Sunday, June 12, 2016

Locomotive Breath

Season 2: Episode 7 of Fargo has a pretty strong opening, and through it all is a rumbling of an amazing song that perfectly sets the tension and atmosphere. As soon as the scene was done, I was immediately hitting the internet, scrambling to find out what song it was. Locomotive Breath from Jethro Tull's Aqualung album.

To me, Tull have always kind of been nothing more than a joke footnote to the '89 Grammy Award Ceremony, where they beat Metallica for Best Hard Rock/Metal Performance...oh yeah, and they also played a flute. Despite my history of writing them off, with this introduction of Locomotive Breath, I was suddenly very interested to see if Jethro Tull was something that I'd been missing out on due to my own close minded musical ignorance.

Look, I know that it seems like each week I throw around claims of "this is my new favorite album", well, here I go again. This album surprised the hell out of me, and it is in heavy rotation lately. It is rare for me to spin an album more than once in a day, but Aqualung has hooked me so deep that when as Wind Up winds down, I immediately want to start the album over again.

Lately, I've been looking down on vinyl reissues, and my appetite has been more in collecting original pressings of vinyl. Yeah, I was one of those pretentious record collectors, vinyl-shaming people that were too lazy to dig through the internet vinyl bins for first pressings, and instead took the easy way out and bought the latest vinyl repress. That shit was for the common man, and only the truly dedicated put in the work, and put up the cash, for the originals...and then there I was...a hypocrite, buying the latest pressing of Aqualung.

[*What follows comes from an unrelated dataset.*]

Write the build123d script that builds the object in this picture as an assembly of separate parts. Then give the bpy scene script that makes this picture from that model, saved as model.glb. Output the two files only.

What can I say...I'm a sucker for great packaging, and this release looks amazing. My audiophile friend, Jeff, says that the mastering for this vinyl releases gives the album the best sound, but I'm more of a visual person, and went for it because of the giant booklet that came with it.

The booklet is full of stories on the recording of the album, explanations on songs, and bits of history. Very well done, and well worth the price of admission for this 40+ year old classic.